» STATED TASK
Each line from the beginning of the data below through the line containing "bar_y(coin_x, coin_z, coin_r, board_y1, board_y1" should be repeated exactly, please.

» SUPPLIED MATERIAL
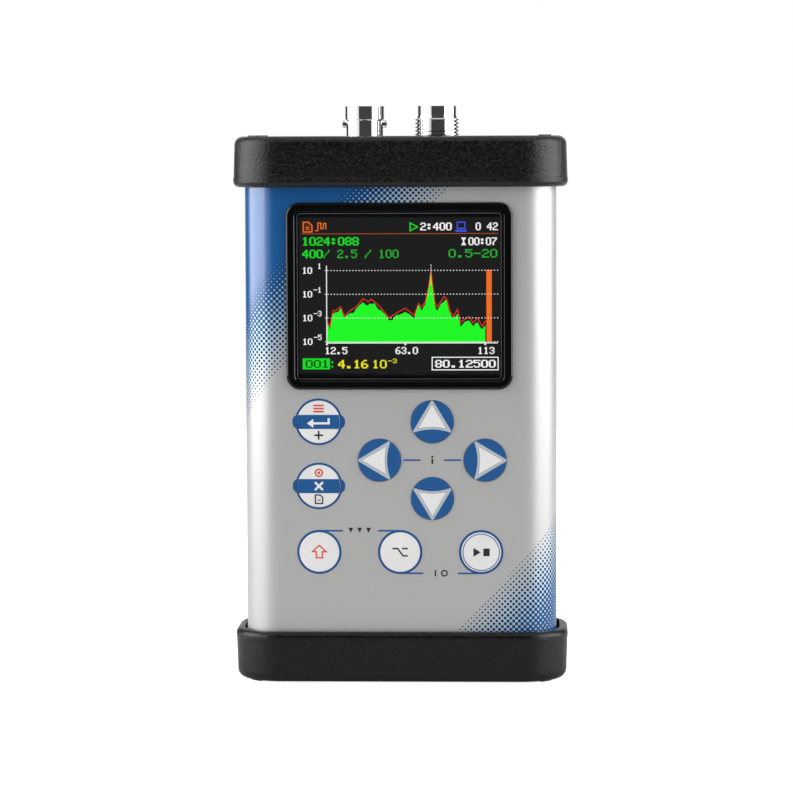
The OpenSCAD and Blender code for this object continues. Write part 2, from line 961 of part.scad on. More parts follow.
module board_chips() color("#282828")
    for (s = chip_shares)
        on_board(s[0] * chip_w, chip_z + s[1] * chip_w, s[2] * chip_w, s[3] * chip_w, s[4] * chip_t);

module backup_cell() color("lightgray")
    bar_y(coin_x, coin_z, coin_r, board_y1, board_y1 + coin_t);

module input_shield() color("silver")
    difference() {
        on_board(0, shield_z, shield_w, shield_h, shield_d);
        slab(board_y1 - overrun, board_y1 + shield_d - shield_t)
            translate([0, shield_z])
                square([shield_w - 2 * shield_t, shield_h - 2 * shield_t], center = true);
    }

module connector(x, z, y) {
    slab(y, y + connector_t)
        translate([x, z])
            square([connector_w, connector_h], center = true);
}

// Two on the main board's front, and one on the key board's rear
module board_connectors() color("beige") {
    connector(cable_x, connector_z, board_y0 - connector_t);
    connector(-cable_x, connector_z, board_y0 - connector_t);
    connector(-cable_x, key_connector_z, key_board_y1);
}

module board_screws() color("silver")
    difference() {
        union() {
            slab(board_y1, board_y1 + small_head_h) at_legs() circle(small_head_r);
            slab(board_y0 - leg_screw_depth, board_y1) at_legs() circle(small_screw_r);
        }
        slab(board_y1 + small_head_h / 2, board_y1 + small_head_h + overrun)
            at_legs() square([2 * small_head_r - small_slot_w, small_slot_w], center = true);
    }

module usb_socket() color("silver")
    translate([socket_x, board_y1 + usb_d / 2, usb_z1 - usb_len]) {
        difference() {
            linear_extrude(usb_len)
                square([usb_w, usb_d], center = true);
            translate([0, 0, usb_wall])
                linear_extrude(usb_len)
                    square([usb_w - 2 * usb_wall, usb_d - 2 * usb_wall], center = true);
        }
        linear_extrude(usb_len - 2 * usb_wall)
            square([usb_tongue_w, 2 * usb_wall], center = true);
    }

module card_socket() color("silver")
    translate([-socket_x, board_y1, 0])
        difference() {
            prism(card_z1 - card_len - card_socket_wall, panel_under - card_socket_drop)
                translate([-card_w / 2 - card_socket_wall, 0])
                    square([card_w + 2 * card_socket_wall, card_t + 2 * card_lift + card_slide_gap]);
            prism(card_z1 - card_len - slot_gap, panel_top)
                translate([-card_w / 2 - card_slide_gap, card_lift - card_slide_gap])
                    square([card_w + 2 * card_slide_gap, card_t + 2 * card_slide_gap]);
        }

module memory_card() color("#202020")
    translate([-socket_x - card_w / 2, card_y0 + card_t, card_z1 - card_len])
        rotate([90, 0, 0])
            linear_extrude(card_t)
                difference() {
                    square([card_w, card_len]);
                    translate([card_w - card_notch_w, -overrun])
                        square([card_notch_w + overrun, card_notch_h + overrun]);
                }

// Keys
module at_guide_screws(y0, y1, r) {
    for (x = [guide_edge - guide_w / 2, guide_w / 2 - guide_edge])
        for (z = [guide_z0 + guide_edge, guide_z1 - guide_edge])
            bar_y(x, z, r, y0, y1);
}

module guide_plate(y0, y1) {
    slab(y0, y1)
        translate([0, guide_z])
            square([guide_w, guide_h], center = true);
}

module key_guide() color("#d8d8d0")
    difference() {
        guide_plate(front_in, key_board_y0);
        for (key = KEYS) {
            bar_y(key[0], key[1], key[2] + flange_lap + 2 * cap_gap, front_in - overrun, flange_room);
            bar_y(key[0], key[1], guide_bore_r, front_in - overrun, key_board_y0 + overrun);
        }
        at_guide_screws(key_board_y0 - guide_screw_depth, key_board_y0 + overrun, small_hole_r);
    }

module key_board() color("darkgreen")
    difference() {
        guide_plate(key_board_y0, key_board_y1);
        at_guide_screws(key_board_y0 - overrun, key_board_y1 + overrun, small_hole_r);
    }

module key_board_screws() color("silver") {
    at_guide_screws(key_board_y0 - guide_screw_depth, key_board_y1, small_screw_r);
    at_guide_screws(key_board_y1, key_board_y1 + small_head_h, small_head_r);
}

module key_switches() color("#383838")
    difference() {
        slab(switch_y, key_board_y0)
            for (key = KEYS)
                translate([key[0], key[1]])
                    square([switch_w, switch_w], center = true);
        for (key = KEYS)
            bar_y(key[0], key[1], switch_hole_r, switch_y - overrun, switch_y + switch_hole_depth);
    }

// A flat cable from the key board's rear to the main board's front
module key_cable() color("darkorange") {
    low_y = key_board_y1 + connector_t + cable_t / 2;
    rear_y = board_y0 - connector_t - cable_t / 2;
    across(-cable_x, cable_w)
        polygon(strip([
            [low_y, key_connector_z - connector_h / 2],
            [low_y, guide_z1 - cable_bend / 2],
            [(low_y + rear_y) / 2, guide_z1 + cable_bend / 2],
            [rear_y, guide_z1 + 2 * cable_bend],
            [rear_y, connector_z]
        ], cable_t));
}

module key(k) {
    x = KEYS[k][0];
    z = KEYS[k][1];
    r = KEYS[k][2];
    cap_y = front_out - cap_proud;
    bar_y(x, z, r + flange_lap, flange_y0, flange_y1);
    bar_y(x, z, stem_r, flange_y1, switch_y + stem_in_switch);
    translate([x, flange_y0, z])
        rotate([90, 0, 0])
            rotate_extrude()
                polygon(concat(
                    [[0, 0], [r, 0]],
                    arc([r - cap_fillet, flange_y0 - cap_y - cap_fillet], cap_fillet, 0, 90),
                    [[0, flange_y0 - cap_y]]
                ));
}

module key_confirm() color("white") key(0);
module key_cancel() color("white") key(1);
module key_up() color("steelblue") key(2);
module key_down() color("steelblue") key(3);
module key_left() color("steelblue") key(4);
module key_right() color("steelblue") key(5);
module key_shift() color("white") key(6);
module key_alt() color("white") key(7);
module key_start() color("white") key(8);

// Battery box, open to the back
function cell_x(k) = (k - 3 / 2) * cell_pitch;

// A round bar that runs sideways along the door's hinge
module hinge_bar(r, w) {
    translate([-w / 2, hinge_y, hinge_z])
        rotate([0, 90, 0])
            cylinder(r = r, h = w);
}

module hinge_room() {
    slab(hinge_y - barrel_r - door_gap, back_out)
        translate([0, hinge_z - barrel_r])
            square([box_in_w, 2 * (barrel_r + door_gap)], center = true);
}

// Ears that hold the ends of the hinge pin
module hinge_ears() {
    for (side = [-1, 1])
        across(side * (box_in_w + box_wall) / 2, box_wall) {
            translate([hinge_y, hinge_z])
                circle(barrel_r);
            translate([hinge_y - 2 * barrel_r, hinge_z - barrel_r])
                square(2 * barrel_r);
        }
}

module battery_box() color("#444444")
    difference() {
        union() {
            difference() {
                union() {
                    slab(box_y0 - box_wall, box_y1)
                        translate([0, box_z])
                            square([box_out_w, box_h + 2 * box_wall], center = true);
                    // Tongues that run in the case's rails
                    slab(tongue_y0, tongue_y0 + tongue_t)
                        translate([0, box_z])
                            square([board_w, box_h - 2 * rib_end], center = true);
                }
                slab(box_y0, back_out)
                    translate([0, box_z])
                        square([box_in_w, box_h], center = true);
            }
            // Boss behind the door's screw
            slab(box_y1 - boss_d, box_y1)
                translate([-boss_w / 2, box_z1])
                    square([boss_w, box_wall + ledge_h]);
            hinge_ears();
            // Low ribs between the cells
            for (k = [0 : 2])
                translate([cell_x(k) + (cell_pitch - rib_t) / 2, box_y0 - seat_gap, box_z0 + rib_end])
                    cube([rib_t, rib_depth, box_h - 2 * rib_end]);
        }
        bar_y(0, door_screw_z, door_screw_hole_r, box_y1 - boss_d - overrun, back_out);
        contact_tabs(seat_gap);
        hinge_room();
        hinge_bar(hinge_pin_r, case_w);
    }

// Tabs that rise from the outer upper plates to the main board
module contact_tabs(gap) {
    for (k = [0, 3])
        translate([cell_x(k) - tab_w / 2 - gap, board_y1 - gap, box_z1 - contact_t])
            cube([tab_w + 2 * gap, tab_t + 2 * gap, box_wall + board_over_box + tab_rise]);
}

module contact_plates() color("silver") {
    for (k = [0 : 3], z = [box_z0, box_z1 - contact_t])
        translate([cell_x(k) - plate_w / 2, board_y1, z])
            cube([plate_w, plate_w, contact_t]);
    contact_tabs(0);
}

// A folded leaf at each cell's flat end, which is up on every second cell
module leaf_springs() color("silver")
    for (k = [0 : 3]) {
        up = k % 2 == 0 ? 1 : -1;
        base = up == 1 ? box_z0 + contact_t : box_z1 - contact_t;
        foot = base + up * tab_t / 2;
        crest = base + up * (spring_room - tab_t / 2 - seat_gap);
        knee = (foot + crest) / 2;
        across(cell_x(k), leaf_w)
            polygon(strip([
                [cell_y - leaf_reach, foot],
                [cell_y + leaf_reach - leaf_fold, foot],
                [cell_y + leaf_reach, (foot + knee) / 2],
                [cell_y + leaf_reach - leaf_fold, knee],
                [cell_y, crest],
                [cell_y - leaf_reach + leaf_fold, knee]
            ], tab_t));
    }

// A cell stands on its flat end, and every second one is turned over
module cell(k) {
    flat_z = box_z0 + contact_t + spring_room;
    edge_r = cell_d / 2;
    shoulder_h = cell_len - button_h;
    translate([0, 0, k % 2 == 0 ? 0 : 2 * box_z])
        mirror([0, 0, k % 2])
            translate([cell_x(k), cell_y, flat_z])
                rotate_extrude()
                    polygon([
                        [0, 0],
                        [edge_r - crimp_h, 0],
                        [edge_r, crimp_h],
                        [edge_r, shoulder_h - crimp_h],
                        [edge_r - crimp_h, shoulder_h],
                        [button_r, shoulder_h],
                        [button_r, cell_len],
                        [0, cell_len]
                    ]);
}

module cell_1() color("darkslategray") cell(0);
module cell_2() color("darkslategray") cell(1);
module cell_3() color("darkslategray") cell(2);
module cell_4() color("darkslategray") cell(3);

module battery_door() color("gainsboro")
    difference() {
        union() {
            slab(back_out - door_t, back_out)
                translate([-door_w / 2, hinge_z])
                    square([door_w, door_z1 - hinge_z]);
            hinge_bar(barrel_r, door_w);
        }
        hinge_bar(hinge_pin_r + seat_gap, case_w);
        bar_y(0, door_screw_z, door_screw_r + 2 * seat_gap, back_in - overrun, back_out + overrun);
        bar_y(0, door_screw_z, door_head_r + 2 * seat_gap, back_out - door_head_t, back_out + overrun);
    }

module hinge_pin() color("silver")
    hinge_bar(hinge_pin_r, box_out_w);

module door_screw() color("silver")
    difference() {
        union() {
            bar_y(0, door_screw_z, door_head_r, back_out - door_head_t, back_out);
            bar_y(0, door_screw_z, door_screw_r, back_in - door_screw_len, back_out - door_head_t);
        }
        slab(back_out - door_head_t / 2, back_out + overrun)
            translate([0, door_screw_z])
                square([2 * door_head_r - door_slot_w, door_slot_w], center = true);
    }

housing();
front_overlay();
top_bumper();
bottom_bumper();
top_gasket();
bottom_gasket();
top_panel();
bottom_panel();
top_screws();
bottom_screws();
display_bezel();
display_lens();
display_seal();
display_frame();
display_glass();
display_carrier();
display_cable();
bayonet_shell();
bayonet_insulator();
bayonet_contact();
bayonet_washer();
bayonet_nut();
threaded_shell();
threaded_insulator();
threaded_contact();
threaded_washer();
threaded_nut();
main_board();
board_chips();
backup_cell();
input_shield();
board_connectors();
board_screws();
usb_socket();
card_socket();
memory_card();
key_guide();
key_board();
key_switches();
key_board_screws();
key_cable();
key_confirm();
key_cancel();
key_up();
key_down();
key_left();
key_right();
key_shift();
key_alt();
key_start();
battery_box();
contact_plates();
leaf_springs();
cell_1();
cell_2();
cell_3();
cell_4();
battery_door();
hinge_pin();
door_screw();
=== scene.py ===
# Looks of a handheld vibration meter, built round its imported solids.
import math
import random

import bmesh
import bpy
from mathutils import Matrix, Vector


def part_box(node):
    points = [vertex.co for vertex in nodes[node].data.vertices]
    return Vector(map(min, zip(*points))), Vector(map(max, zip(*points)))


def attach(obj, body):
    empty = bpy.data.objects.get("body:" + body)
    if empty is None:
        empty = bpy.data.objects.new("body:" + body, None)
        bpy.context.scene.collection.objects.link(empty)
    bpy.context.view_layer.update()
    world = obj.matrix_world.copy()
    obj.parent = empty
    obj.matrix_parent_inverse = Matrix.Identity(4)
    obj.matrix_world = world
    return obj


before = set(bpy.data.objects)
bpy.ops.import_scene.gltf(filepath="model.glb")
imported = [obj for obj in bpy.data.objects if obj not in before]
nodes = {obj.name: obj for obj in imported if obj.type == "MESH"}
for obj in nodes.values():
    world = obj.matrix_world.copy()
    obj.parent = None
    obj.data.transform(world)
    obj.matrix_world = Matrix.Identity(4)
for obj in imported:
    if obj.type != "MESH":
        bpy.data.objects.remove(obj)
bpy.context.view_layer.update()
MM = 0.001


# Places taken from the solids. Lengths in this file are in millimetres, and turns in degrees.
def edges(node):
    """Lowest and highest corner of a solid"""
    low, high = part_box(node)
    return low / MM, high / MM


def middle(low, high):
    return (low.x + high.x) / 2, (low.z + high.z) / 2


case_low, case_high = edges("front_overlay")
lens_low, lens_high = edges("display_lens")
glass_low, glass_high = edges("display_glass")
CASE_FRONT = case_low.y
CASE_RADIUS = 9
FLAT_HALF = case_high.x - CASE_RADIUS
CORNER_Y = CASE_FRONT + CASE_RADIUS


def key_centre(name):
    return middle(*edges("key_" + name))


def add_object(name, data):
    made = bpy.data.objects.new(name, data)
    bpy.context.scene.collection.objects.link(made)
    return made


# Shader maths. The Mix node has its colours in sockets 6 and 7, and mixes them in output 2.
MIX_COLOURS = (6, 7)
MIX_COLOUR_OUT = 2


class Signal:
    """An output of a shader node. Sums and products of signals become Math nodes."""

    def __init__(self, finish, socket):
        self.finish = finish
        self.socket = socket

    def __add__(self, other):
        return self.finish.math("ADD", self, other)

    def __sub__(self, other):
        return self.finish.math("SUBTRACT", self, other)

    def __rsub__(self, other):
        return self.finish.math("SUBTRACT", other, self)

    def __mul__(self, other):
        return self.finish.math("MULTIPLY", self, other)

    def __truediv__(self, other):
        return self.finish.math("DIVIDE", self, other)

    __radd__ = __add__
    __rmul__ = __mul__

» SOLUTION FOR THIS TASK
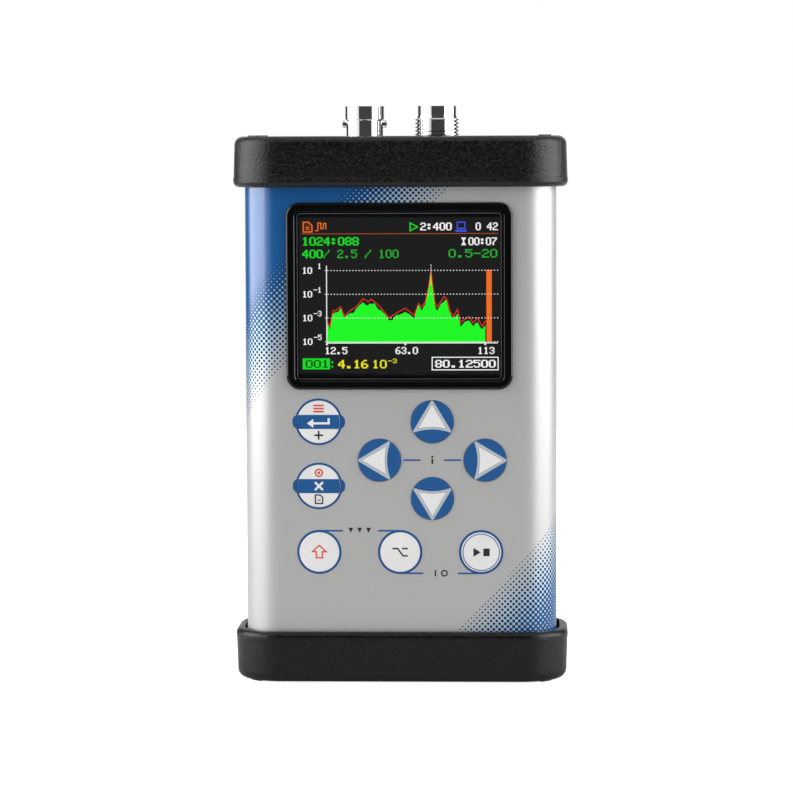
The OpenSCAD and Blender code for this object continues. Write part 2, from line 961 of part.scad on. More parts follow.
module board_chips() color("#282828")
    for (s = chip_shares)
        on_board(s[0] * chip_w, chip_z + s[1] * chip_w, s[2] * chip_w, s[3] * chip_w, s[4] * chip_t);

module backup_cell() color("lightgray")
    bar_y(coin_x, coin_z, coin_r, board_y1, board_y1 + coin_t);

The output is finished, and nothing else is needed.